→ To do
Copy each line exactly.
• • • •
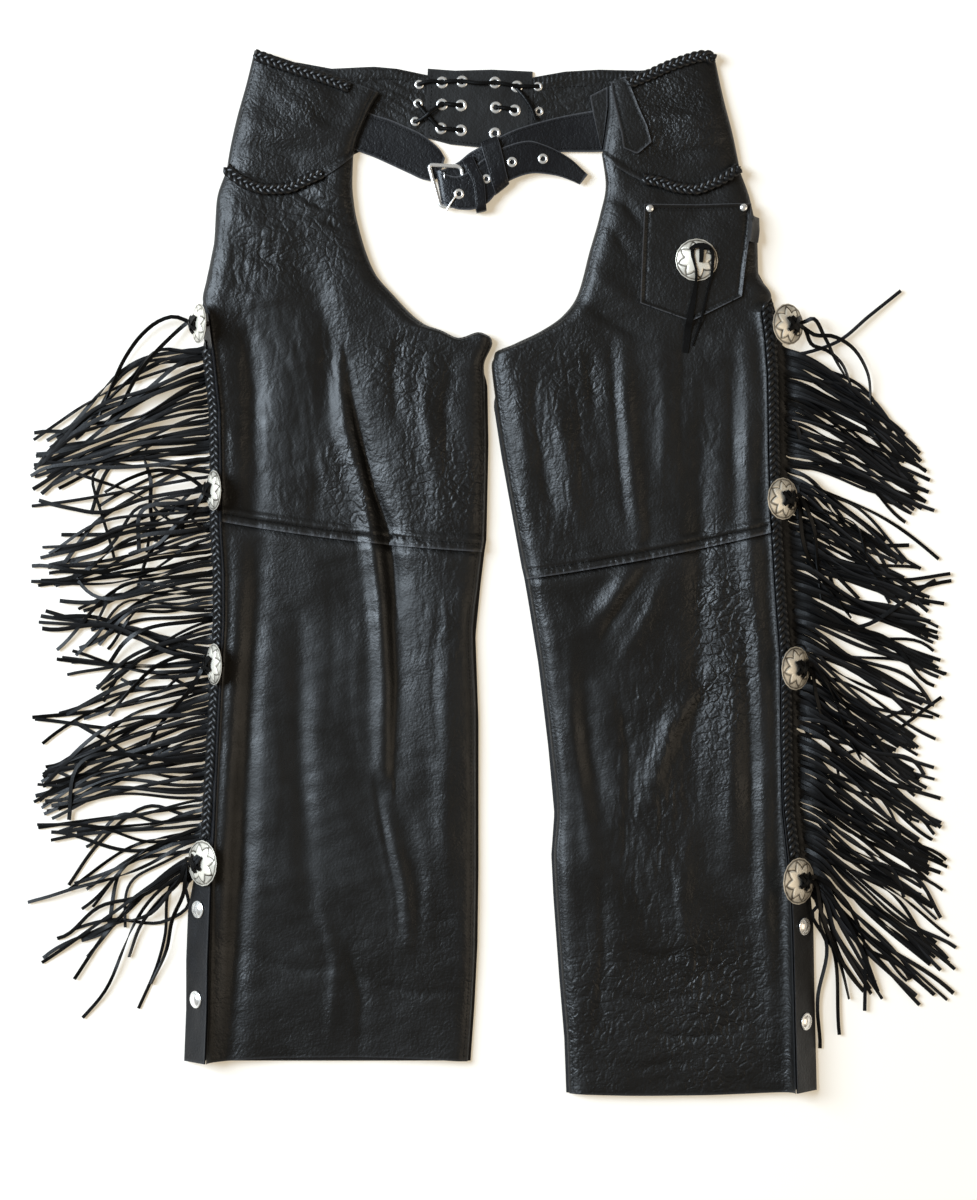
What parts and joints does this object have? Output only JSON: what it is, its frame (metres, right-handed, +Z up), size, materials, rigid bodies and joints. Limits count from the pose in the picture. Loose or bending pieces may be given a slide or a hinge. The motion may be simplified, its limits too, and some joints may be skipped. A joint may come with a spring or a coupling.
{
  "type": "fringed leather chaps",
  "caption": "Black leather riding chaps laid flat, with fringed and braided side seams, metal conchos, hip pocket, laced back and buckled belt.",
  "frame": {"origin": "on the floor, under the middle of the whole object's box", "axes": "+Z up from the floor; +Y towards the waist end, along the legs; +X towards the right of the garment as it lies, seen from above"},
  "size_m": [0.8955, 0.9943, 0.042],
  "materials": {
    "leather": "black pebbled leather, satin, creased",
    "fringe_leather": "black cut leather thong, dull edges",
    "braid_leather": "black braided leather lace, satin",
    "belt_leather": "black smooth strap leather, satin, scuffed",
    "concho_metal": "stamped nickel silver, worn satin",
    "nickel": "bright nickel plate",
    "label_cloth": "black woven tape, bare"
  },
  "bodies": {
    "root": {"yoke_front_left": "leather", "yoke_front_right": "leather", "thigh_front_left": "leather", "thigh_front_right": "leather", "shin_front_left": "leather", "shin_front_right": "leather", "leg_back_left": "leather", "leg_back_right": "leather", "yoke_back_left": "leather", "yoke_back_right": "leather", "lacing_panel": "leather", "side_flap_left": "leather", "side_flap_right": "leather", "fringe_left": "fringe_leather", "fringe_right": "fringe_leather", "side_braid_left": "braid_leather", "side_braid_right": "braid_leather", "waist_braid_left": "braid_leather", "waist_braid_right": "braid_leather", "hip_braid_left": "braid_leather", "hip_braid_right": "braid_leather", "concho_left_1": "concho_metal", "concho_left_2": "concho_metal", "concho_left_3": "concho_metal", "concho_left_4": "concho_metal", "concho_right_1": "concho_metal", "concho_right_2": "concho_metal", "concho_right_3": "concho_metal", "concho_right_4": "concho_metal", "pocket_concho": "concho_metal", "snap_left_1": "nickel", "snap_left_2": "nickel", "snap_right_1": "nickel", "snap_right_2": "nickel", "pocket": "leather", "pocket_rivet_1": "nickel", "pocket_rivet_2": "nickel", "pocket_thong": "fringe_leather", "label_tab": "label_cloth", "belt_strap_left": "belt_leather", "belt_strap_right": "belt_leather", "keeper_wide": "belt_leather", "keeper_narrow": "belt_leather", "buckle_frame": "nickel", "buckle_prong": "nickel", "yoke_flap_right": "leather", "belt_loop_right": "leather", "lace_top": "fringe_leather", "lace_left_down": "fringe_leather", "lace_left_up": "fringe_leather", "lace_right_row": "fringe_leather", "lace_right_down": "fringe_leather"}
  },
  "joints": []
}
• • • •
→ Response to this task
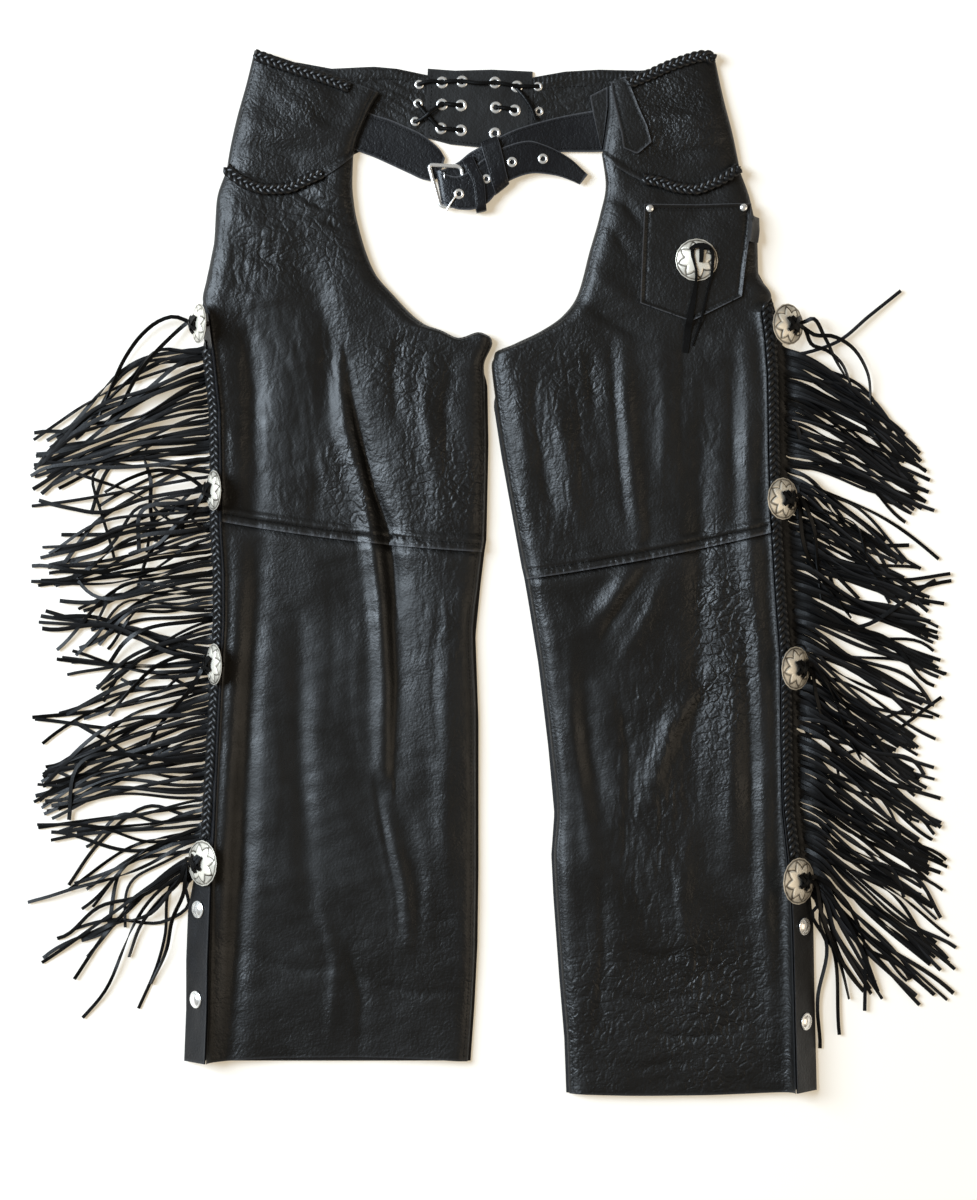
What parts and joints does this object have? Output only JSON: what it is, its frame (metres, right-handed, +Z up), size, materials, rigid bodies and joints. Limits count from the pose in the picture. Loose or bending pieces may be given a slide or a hinge. The motion may be simplified, its limits too, and some joints may be skipped. A joint may come with a spring or a coupling.
{
  "type": "fringed leather chaps",
  "caption": "Black leather riding chaps laid flat, with fringed and braided side seams, metal conchos, hip pocket, laced back and buckled belt.",
  "frame": {"origin": "on the floor, under the middle of the whole object's box", "axes": "+Z up from the floor; +Y towards the waist end, along the legs; +X towards the right of the garment as it lies, seen from above"},
  "size_m": [0.8955, 0.9943, 0.042],
  "materials": {
    "leather": "black pebbled leather, satin, creased",
    "fringe_leather": "black cut leather thong, dull edges",
    "braid_leather": "black braided leather lace, satin",
    "belt_leather": "black smooth strap leather, satin, scuffed",
    "concho_metal": "stamped nickel silver, worn satin",
    "nickel": "bright nickel plate",
    "label_cloth": "black woven tape, bare"
  },
  "bodies": {
    "root": {"yoke_front_left": "leather", "yoke_front_right": "leather", "thigh_front_left": "leather", "thigh_front_right": "leather", "shin_front_left": "leather", "shin_front_right": "leather", "leg_back_left": "leather", "leg_back_right": "leather", "yoke_back_left": "leather", "yoke_back_right": "leather", "lacing_panel": "leather", "side_flap_left": "leather", "side_flap_right": "leather", "fringe_left": "fringe_leather", "fringe_right": "fringe_leather", "side_braid_left": "braid_leather", "side_braid_right": "braid_leather", "waist_braid_left": "braid_leather", "waist_braid_right": "braid_leather", "hip_braid_left": "braid_leather", "hip_braid_right": "braid_leather", "concho_left_1": "concho_metal", "concho_left_2": "concho_metal", "concho_left_3": "concho_metal", "concho_left_4": "concho_metal", "concho_right_1": "concho_metal", "concho_right_2": "concho_metal", "concho_right_3": "concho_metal", "concho_right_4": "concho_metal", "pocket_concho": "concho_metal", "snap_left_1": "nickel", "snap_left_2": "nickel", "snap_right_1": "nickel", "snap_right_2": "nickel", "pocket": "leather", "pocket_rivet_1": "nickel", "pocket_rivet_2": "nickel", "pocket_thong": "fringe_leather", "label_tab": "label_cloth", "belt_strap_left": "belt_leather", "belt_strap_right": "belt_leather", "keeper_wide": "belt_leather", "keeper_narrow": "belt_leather", "buckle_frame": "nickel", "buckle_prong": "nickel", "yoke_flap_right": "leather", "belt_loop_right": "leather", "lace_top": "fringe_leather", "lace_left_down": "fringe_leather", "lace_left_up": "fringe_leather", "lace_right_row": "fringe_leather", "lace_right_down": "fringe_leather"}
  },
  "joints": []
}